One of the biggest discount stores in our area was going out of business—e
very item marked down 50 percent. Now I bet I’ve made about five hundred trips to this particular store over the last ten years—handed over a couple of thousand dollars, for probably a ton of bobby pins, curtain rods, beach balls, and jumper cables. So it seemed necessary to pay (literally) my last respects.
The place had been pretty well stripped by the time I got there, with half of what was left broken or dirty, and heaped on the floor. The snack bar, where I had hoped to purchase Charlie’s tranquility with a bag of popcorn, was closed down, looking like Pompeii at the moment the volcano erupted, with grape soda still percolating in a cooler and coffee cups on the counter. No time for coffee anyway. Shoppers were racing ahead of us, cleaning out all the most popular bra sizes, stripping the shelves of shampoo and vacuum-cleaner bags and batteries. The speakers that used to pipe gentle organ music in my ears were transmitting urgent messages, meanwhile—like an emergency broadcast system during a wartime air raid, notifying shoppers of additional markdowns (“hurry, hurry!”) and reminding us that soon the doors would close forever. I picked up my pace and flung a pair of crew socks into my cart for my husband, hitting Charlie on the head by mistake. We were off and running.

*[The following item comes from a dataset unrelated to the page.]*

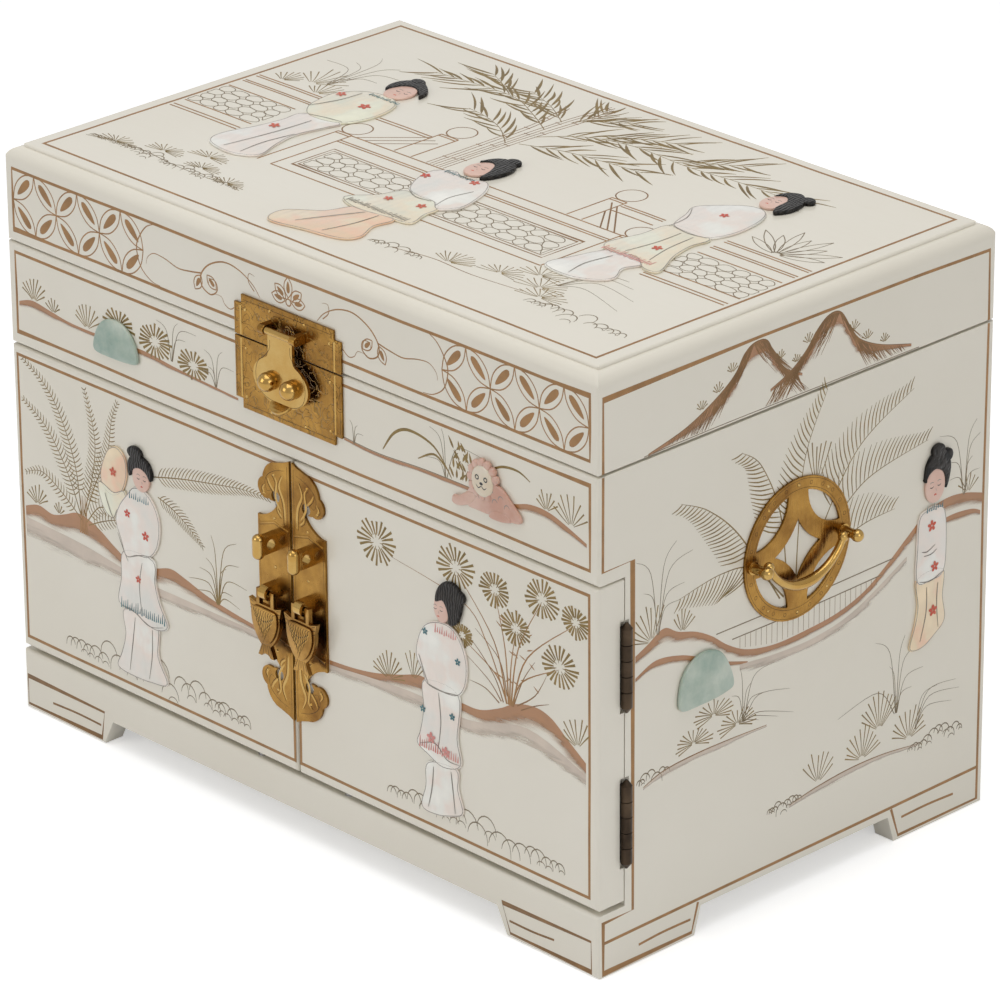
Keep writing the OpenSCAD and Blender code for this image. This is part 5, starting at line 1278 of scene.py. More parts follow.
LADIES = {
    "left_door": {
        "body": "left_door", "place": front_face(), "ink": front_face(INK),
        "parts": [
            ("warm_nacre", [(-103.4, 120), (-100, 125), (-95.4, 126.6), (-91, 123), (-90.6, 116),
                            (-93.6, 109), (-99, 106), (-104, 108), (-105.6, 113)]),
            ("green_nacre", [(-92, 110), (-98, 108), (-106, 110), (-107, 106), (-104, 99), (-99, 96.6),
                             (-96, 101), (-91, 104)]),
            ("nacre", [(-94, 62), (-94, 52), (-96.6, 43), (-99, 36.4), (-90, 35), (-80, 35.6), (-70.6, 38),
                       (-75.4, 48), (-76, 62)]),
            ("nacre", [(-93.4, 86), (-95.6, 74), (-97.4, 63.6), (-90, 62.4), (-83, 59.6), (-76, 58.4),
                       (-69.6, 61.6), (-73.6, 70), (-76, 78), (-77, 87)]),
            ("nacre", [(-90, 110), (-95, 104), (-97.6, 97), (-95, 90), (-92, 83.6), (-86, 85.6), (-79, 87),
                       (-74, 93), (-72.6, 102), (-75, 109), (-80.6, 113.6), (-86.6, 113.4)]),
            ("face", oval(-82.2, 118.4, 4.7, 5.6)),
            ("hair", [(-88.2, 117.6), (-89.2, 122), (-87.4, 125.8), (-82.8, 127.2), (-78, 125.6),
                      (-75.8, 121.6), (-76.6, 118.6), (-79, 121.2), (-82.4, 122.2), (-85.8, 121)]),
            ("hair", oval(-85.2, 127.6, 3.9, 2.6)),
        ],
        "face": (-81.8, 117.8, 5.2, 0.3),
        "flowers": [(-98, 116, 2.2), (-90.6, 101.6, 2.0), (-80.6, 95.4, 2.3), (-85.4, 76.4, 1.8)],
        "hems": [(-95.6, -71, 61.8, "blue_ink", 4.4), (-89, -78, 108.2, "blue_ink", 3.4)],
        "folds": [[(-96.4, 92), (-93.4, 86), (-91, 82)], [(-90, 84), (-84, 86.6), (-77.6, 88)],
                  [(-88, 60), (-90, 48), (-92, 37)], [(-78.4, 58), (-79, 47), (-81, 37)],
                  [(-103, 106), (-100.6, 100), (-98.6, 97)], [(-83, 84), (-85, 74), (-84, 62)],
                  [(-96, 62.6), (-88, 62), (-80, 59), (-72, 61)]],
    },
    "right_door": {
        "body": "right_door", "place": front_face(), "ink": front_face(INK),
        "parts": [
            ("nacre", [(70, 56), (68.4, 46), (66.4, 37), (74, 36), (83, 38.4), (88, 41.6), (85.6, 50),
                            (84.6, 58)]),
            ("nacre", [(68.6, 88), (68, 77), (66, 67), (64.4, 61.4), (70, 58.6), (78, 56), (87, 59.6),
                       (85.6, 70), (86, 88)]),
            ("nacre", [(75, 112.6), (69, 109.4), (65.4, 103), (64.4, 96), (67.6, 91), (70, 86.4), (78, 85.6),
                       (86, 87), (90, 93), (90.4, 102), (87, 109.4), (82, 113)]),
            ("face", oval(78, 118.4, 3.9, 5.4)),
            ("hair", [(75.2, 120.6), (76, 125.4), (79.6, 129.4), (84.8, 130), (88.6, 126.4), (88, 120),
                      (85.8, 115), (82, 113.6), (81.4, 118), (79, 121.8)]),
            ("hair", oval(87.4, 125.6, 2.6, 2.4)),
        ],
        "face": (76.9, 117.6, 4.6, -0.3),
        "flowers": [(69.4, 107, 1.7, "blue_ink"), (86, 100.4, 1.7, "blue_ink"), (67.8, 76.2, 1.7, "blue_ink"),
                    (83, 78, 1.7, "blue_ink"), (72, 66, 2.6, "pink_ink"), (79.6, 63, 2.4, "pink_ink")],
        "hems": [(66, 86, 60.6, "pink_ink", 4.6), (74.6, 85, 108.2, "pink_ink", 3.6)],
        "folds": [[(66, 97), (68.6, 91), (70.6, 87)], [(70.6, 86.8), (78, 86.2), (85.6, 87.4)],
                  [(66, 62), (74, 64.4), (80, 60), (86.4, 60)], [(76, 85), (77, 74), (75.6, 63)],
                  [(73, 55), (72, 46), (70, 38)], [(82, 56), (83, 48), (84, 40)]],
    },
    "top_left": {
        "body": "lid", "place": top_face, "ink": lambda u, v, h: top_face(u, v, h + INK),
        "parts": [
            ("nacre", [(-98, -2), (-99, -12), (-101, -24), (-104.6, -38), (-102, -46), (-93, -49),
                       (-84, -48.4), (-77.6, -43), (-81, -32), (-83.4, -20), (-81, -6), (-81, 0)]),
            ("green_nacre", [(-96, 31), (-102, 27), (-106, 20), (-105.4, 12), (-103, 4), (-97, -2), (-89, -3),
                             (-80.6, 0), (-76.6, 10), (-77, 20), (-80, 27.6), (-86, 31.6)]),
            ("face", oval(-88.4, 37.6, 5.8, 7.0)),
            ("hair", [(-97, 40), (-96.4, 46), (-91.6, 50.6), (-86, 49), (-80.4, 44), (-79.4, 38.6),
                      (-82, 41), (-87, 44), (-92, 42.6), (-94.6, 36)]),
            ("hair", oval(-91.4, 49.6, 3.2, 2.6)),
        ],
        "face": (-87.8, 37.2, 6.2, 0.3),
        "flowers": [(-87, 18, 3.0), (-103, 21, 2.4), (-96, -19, 2.6)],
        "hems": [(-95, -80, 27.6, "blue_ink", 2.4)],
        "folds": [[(-103, 4), (-99, 16), (-98, 27)], [(-96, -2), (-88, 0), (-81, 1)],
                  [(-90, -6), (-91, -24), (-94, -46)], [(-84, -20), (-86, -34), (-85, -46)]],
    },
    "top_middle": {
        "body": "lid", "place": top_face, "ink": lambda u, v, h: top_face(u, v, h + INK),
        "parts": [
            ("warm_nacre", [(-14, -53), (-20, -64), (-31, -74), (-28, -84), (-12, -81.6), (4, -78.4),
                            (8, -72), (4, -62), (4, -52)]),
            ("green_nacre", [(-13.6, -30), (-18, -40), (-25, -50), (-14, -54.6), (0, -53), (11, -51),
                             (9, -42), (8, -34), (1, -30)]),
            ("nacre", [(-14.6, -4), (-21, -9), (-20, -18), (-14, -28), (-6, -31), (2, -31), (8, -35),
                       (13, -28), (11, -18), (7, -9), (1, -3.6), (-8, -7)]),
            ("face", oval(-9.4, 3.6, 5.8, 7.0)),
            ("hair", [(-14.6, 8), (-12.6, 14), (-7.6, 16.6), (-1.6, 14), (0.8, 8), (0, 1), (-3, -3.4),
                      (-4.8, 3), (-8, 9), (-12, 10)]),
            ("hair", oval(-5.4, 16.4, 3.2, 2.6)),
        ],
        "face": (-9.9, 3.2, 6.0, -0.3),
        "flowers": [(-1, -7.6, 2.4), (-19, -15, 2.4), (2, -37, 2.4), (-12, -40, 2.2)],
        "hems": [(-17, -3, -7.6, "blue_ink", 2.6), (-22, 8, -51.6, "grey_ink", 3.4)],
        "folds": [[(5, -14), (3, -24), (5, -33)], [(-13, -29), (-6, -32), (1, -31)],
                  [(-8, -55), (-14, -66), (-20, -78)], [(-2, -54), (-3, -66), (-6, -78)]],
    },
    "top_right": {
        "body": "lid", "place": top_face, "ink": lambda u, v, h: top_face(u, v, h + INK),
        "parts": [
            ("nacre", [(79, -18), (74, -32), (72, -44), (86, -46.4), (96, -42), (99, -36), (95, -28),
                       (97, -20), (88, -17)]),
            ("green_nacre", [(78, 14), (76, 0), (73, -15), (80, -20), (90, -17), (100, -23), (106, -21),
                             (100, -8), (97, 4), (96.6, 14)]),
            ("nacre", [(84, 46), (77, 40), (71, 32), (74, 24), (78, 14), (86, 12), (95.6, 13), (99.4, 22),
                       (99, 33), (96, 42.6), (91, 47)]),
            ("face", oval(89, 55, 5.2, 6.4)),
            ("hair", [(85, 59), (86.6, 64.6), (92, 66.6), (97.6, 61), (99, 53), (96, 47), (93, 51),
                      (92, 57.6), (88.6, 61)]),
            ("hair", oval(96.6, 64, 3.0, 2.6)),
        ],
        "face": (88.2, 54.8, 5.6, -0.3),
        "flowers": [(85, 33, 2.2), (90, -6, 2.4)],
        "hems": [(76, 100, -20, "pink_ink", 4.0)],
        "folds": [[(72, 30), (77, 22), (78, 12)], [(79, 13), (88, 11.6), (96, 13)],
                  [(86, 10), (86, -2), (84, -16)], [(84, -22), (82, -34), (84, -44)],
                  [(92, 10), (93, -4), (96, -16)]],
    },
}
SIDE_LADY = {
    "parts": [
        ("warm_nacre", [(61, 103), (61.4, 92), (60, 84), (57.6, 75.4), (64, 74), (70.6, 77), (76.4, 82),
                        (75, 92), (74.6, 103)]),
        ("nacre", [(61.4, 126), (60.4, 114), (60.8, 101), (68, 99.6), (75, 101.4), (76.4, 114), (75, 126),
                   (70, 129), (65.6, 128.6)]),
        ("face", oval(69.4, 137, 5.2, 6.8)),
        ("hair", [(63.8, 139.6), (64.6, 146), (68.6, 150), (74.4, 149.6), (77.2, 144), (76.4, 137.6),
                  (74.6, 134.6), (73.6, 140.6), (69.4, 143.4), (65.6, 142)]),
        ("hair", oval(70.6, 150.4, 3.4, 2.6)),
        ("hair", oval(75.6, 147.2, 2.6, 2.6)),
    ],
    "face": (69.2, 136.6, 5.8, 0.0),
    "flowers": [(68, 121.6, 2.6), (70, 105, 2.4), (69.6, 87.6, 2.6)],
    "hems": [(65.4, 73.6, 127.2, "blue_ink", 3.0)],
    "folds": [[(63, 112.6), (66, 112), (70, 113.6)], [(64, 110.6), (68, 110.4), (71, 111.6)],
              [(62, 101), (68, 99.8), (74.6, 101.6)], [(66, 98), (66, 88), (63, 77)],
              [(72, 98), (71.6, 90), (72.6, 80)]],
}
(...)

There is a danger, at an event like this one, of confusing the end of this particular store with the end of civilization in general. You begin to feel as if this were your last chance ever to buy anything. So you get four lipsticks, and enough photograph albums to see your infant son through high school graduation. I bought sneakers for my three children’s next three sizes, and, for Steve, five packages of underwear and (an impulse from somewhere out in left field) a set of car seat covers.